* START Data shown *
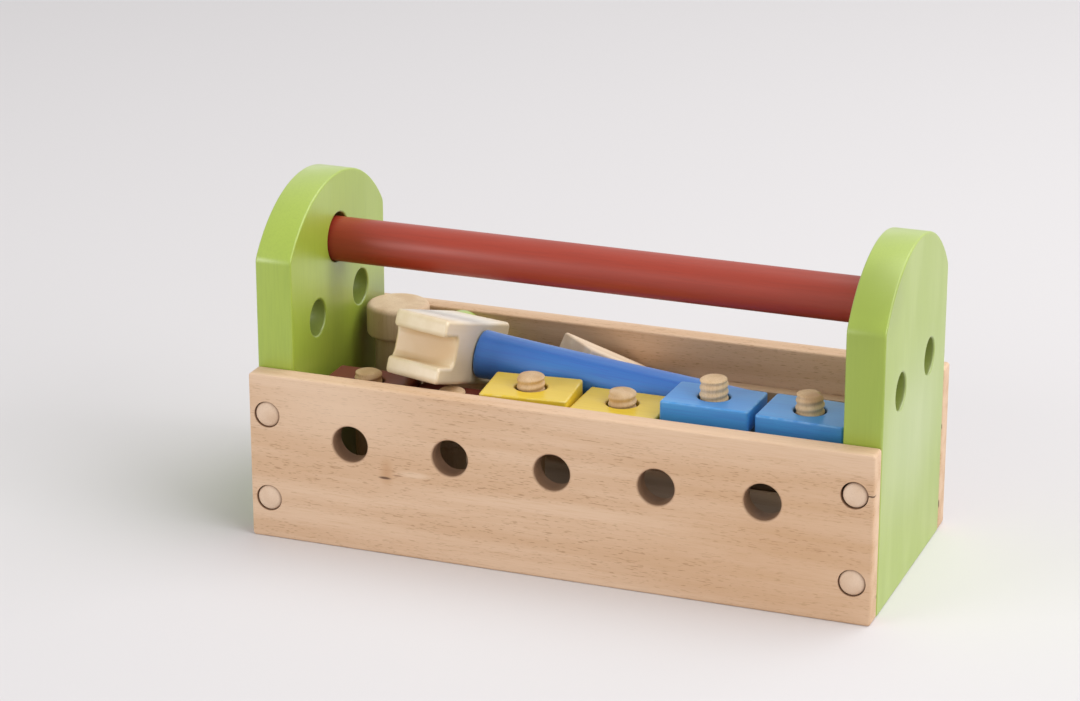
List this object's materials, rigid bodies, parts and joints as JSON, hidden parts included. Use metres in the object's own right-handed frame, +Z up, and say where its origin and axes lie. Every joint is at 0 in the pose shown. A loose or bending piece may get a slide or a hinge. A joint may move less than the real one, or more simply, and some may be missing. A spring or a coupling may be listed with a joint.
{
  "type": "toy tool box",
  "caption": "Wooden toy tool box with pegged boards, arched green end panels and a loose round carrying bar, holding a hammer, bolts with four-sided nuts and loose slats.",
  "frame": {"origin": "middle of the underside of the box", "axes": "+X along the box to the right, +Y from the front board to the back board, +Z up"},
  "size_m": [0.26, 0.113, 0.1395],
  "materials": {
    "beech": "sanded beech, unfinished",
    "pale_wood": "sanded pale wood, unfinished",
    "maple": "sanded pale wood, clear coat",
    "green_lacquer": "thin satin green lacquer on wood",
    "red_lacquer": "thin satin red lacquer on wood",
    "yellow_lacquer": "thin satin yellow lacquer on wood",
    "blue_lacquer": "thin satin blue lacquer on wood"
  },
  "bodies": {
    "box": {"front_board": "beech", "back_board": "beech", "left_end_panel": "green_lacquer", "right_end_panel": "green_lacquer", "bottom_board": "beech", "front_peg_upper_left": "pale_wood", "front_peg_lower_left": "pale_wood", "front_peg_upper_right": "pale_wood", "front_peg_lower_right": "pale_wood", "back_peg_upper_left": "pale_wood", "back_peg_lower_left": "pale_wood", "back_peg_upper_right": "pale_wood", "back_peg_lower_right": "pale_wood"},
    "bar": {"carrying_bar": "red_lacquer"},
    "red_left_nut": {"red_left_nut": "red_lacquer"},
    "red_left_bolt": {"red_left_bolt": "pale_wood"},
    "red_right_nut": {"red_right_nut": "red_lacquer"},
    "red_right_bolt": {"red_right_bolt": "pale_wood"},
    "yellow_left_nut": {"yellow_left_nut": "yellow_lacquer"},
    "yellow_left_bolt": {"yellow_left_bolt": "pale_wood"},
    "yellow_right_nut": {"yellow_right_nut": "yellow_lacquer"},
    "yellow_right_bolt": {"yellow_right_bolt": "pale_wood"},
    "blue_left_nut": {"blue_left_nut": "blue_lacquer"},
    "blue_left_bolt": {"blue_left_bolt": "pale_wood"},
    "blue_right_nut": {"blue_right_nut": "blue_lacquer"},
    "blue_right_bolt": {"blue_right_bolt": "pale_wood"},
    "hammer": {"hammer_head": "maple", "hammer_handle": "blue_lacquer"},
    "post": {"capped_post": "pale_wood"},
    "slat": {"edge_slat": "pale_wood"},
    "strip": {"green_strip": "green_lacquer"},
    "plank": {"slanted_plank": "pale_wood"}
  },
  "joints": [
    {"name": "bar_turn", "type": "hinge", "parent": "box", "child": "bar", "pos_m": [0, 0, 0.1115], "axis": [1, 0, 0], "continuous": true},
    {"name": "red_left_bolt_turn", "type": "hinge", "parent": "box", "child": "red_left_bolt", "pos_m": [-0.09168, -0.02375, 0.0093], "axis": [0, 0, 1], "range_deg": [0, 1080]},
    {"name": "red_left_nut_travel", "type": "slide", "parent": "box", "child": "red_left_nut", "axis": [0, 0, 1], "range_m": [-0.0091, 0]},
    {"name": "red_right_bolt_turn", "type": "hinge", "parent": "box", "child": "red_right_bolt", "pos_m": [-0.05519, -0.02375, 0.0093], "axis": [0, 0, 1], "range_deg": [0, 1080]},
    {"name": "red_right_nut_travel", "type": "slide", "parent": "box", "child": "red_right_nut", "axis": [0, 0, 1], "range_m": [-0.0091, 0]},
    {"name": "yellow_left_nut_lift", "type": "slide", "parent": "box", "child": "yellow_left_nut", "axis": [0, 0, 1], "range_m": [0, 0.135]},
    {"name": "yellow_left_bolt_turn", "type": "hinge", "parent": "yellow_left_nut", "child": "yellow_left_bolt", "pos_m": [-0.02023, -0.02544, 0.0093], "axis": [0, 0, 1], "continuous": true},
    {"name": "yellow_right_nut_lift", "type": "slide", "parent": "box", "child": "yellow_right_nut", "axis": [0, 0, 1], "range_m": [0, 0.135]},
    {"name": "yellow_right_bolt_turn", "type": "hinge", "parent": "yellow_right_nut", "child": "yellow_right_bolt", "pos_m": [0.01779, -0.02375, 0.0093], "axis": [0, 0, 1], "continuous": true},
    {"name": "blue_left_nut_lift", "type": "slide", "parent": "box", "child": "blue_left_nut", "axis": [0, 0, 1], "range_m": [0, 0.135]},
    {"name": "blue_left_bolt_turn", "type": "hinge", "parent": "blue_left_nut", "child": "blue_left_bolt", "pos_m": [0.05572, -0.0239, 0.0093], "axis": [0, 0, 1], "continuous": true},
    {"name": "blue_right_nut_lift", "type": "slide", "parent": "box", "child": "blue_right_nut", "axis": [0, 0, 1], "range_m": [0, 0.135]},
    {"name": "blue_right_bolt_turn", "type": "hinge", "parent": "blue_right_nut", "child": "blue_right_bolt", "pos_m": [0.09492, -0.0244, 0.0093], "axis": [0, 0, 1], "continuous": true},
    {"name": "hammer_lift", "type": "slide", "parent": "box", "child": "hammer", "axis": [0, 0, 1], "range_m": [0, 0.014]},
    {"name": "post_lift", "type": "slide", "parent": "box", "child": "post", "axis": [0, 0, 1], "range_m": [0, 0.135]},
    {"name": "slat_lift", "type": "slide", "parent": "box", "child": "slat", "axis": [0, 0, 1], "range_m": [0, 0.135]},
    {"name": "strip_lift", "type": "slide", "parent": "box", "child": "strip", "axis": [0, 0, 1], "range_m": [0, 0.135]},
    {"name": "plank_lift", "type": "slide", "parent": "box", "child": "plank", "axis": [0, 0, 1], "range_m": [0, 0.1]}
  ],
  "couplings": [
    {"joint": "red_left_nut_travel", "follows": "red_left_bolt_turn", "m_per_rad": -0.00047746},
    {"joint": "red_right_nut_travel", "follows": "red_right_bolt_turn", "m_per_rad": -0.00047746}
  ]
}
* END Data shown *
**What to do:** Print back all the lines verbatim.

**Task result:**
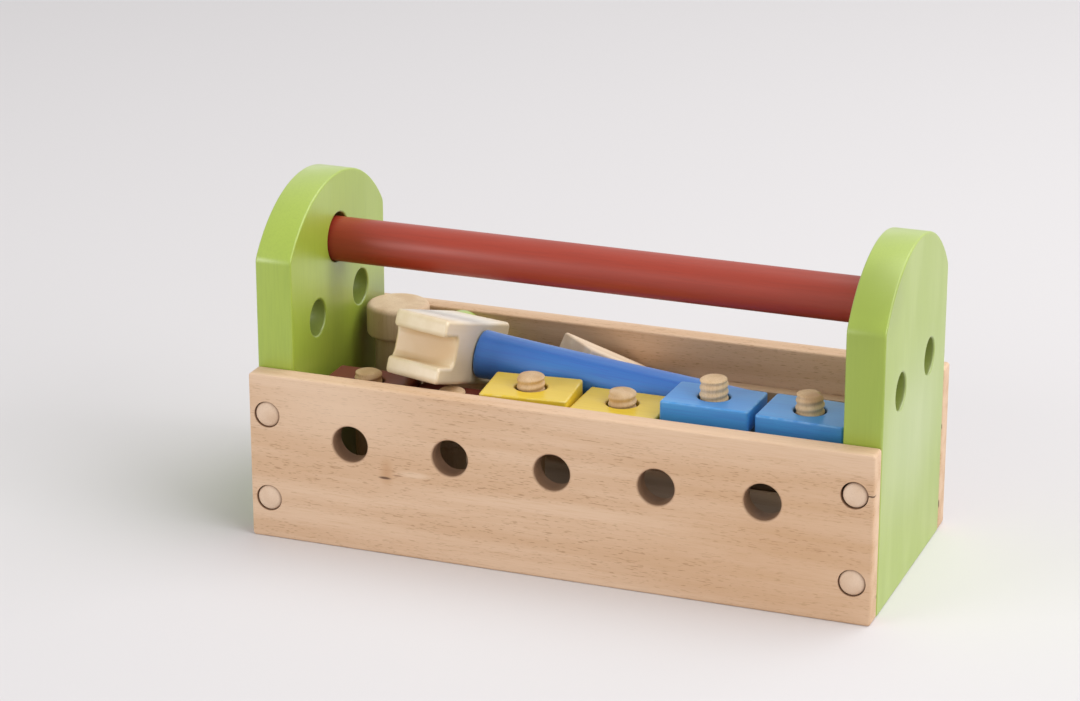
List this object's materials, rigid bodies, parts and joints as JSON, hidden parts included. Use metres in the object's own right-handed frame, +Z up, and say where its origin and axes lie. Every joint is at 0 in the pose shown. A loose or bending piece may get a slide or a hinge. A joint may move less than the real one, or more simply, and some may be missing. A spring or a coupling may be listed with a joint.
{
  "type": "toy tool box",
  "caption": "Wooden toy tool box with pegged boards, arched green end panels and a loose round carrying bar, holding a hammer, bolts with four-sided nuts and loose slats.",
  "frame": {"origin": "middle of the underside of the box", "axes": "+X along the box to the right, +Y from the front board to the back board, +Z up"},
  "size_m": [0.26, 0.113, 0.1395],
  "materials": {
    "beech": "sanded beech, unfinished",
    "pale_wood": "sanded pale wood, unfinished",
    "maple": "sanded pale wood, clear coat",
    "green_lacquer": "thin satin green lacquer on wood",
    "red_lacquer": "thin satin red lacquer on wood",
    "yellow_lacquer": "thin satin yellow lacquer on wood",
    "blue_lacquer": "thin satin blue lacquer on wood"
  },
  "bodies": {
    "box": {"front_board": "beech", "back_board": "beech", "left_end_panel": "green_lacquer", "right_end_panel": "green_lacquer", "bottom_board": "beech", "front_peg_upper_left": "pale_wood", "front_peg_lower_left": "pale_wood", "front_peg_upper_right": "pale_wood", "front_peg_lower_right": "pale_wood", "back_peg_upper_left": "pale_wood", "back_peg_lower_left": "pale_wood", "back_peg_upper_right": "pale_wood", "back_peg_lower_right": "pale_wood"},
    "bar": {"carrying_bar": "red_lacquer"},
    "red_left_nut": {"red_left_nut": "red_lacquer"},
    "red_left_bolt": {"red_left_bolt": "pale_wood"},
    "red_right_nut": {"red_right_nut": "red_lacquer"},
    "red_right_bolt": {"red_right_bolt": "pale_wood"},
    "yellow_left_nut": {"yellow_left_nut": "yellow_lacquer"},
    "yellow_left_bolt": {"yellow_left_bolt": "pale_wood"},
    "yellow_right_nut": {"yellow_right_nut": "yellow_lacquer"},
    "yellow_right_bolt": {"yellow_right_bolt": "pale_wood"},
    "blue_left_nut": {"blue_left_nut": "blue_lacquer"},
    "blue_left_bolt": {"blue_left_bolt": "pale_wood"},
    "blue_right_nut": {"blue_right_nut": "blue_lacquer"},
    "blue_right_bolt": {"blue_right_bolt": "pale_wood"},
    "hammer": {"hammer_head": "maple", "hammer_handle": "blue_lacquer"},
    "post": {"capped_post": "pale_wood"},
    "slat": {"edge_slat": "pale_wood"},
    "strip": {"green_strip": "green_lacquer"},
    "plank": {"slanted_plank": "pale_wood"}
  },
  "joints": [
    {"name": "bar_turn", "type": "hinge", "parent": "box", "child": "bar", "pos_m": [0, 0, 0.1115], "axis": [1, 0, 0], "continuous": true},
    {"name": "red_left_bolt_turn", "type": "hinge", "parent": "box", "child": "red_left_bolt", "pos_m": [-0.09168, -0.02375, 0.0093], "axis": [0, 0, 1], "range_deg": [0, 1080]},
    {"name": "red_left_nut_travel", "type": "slide", "parent": "box", "child": "red_left_nut", "axis": [0, 0, 1], "range_m": [-0.0091, 0]},
    {"name": "red_right_bolt_turn", "type": "hinge", "parent": "box", "child": "red_right_bolt", "pos_m": [-0.05519, -0.02375, 0.0093], "axis": [0, 0, 1], "range_deg": [0, 1080]},
    {"name": "red_right_nut_travel", "type": "slide", "parent": "box", "child": "red_right_nut", "axis": [0, 0, 1], "range_m": [-0.0091, 0]},
    {"name": "yellow_left_nut_lift", "type": "slide", "parent": "box", "child": "yellow_left_nut", "axis": [0, 0, 1], "range_m": [0, 0.135]},
    {"name": "yellow_left_bolt_turn", "type": "hinge", "parent": "yellow_left_nut", "child": "yellow_left_bolt", "pos_m": [-0.02023, -0.02544, 0.0093], "axis": [0, 0, 1], "continuous": true},
    {"name": "yellow_right_nut_lift", "type": "slide", "parent": "box", "child": "yellow_right_nut", "axis": [0, 0, 1], "range_m": [0, 0.135]},
    {"name": "yellow_right_bolt_turn", "type": "hinge", "parent": "yellow_right_nut", "child": "yellow_right_bolt", "pos_m": [0.01779, -0.02375, 0.0093], "axis": [0, 0, 1], "continuous": true},
    {"name": "blue_left_nut_lift", "type": "slide", "parent": "box", "child": "blue_left_nut", "axis": [0, 0, 1], "range_m": [0, 0.135]},
    {"name": "blue_left_bolt_turn", "type": "hinge", "parent": "blue_left_nut", "child": "blue_left_bolt", "pos_m": [0.05572, -0.0239, 0.0093], "axis": [0, 0, 1], "continuous": true},
    {"name": "blue_right_nut_lift", "type": "slide", "parent": "box", "child": "blue_right_nut", "axis": [0, 0, 1], "range_m": [0, 0.135]},
    {"name": "blue_right_bolt_turn", "type": "hinge", "parent": "blue_right_nut", "child": "blue_right_bolt", "pos_m": [0.09492, -0.0244, 0.0093], "axis": [0, 0, 1], "continuous": true},
    {"name": "hammer_lift", "type": "slide", "parent": "box", "child": "hammer", "axis": [0, 0, 1], "range_m": [0, 0.014]},
    {"name": "post_lift", "type": "slide", "parent": "box", "child": "post", "axis": [0, 0, 1], "range_m": [0, 0.135]},
    {"name": "slat_lift", "type": "slide", "parent": "box", "child": "slat", "axis": [0, 0, 1], "range_m": [0, 0.135]},
    {"name": "strip_lift", "type": "slide", "parent": "box", "child": "strip", "axis": [0, 0, 1], "range_m": [0, 0.135]},
    {"name": "plank_lift", "type": "slide", "parent": "box", "child": "plank", "axis": [0, 0, 1], "range_m": [0, 0.1]}
  ],
  "couplings": [
    {"joint": "red_left_nut_travel", "follows": "red_left_bolt_turn", "m_per_rad": -0.00047746},
    {"joint": "red_right_nut_travel", "follows": "red_right_bolt_turn", "m_per_rad": -0.00047746}
  ]
}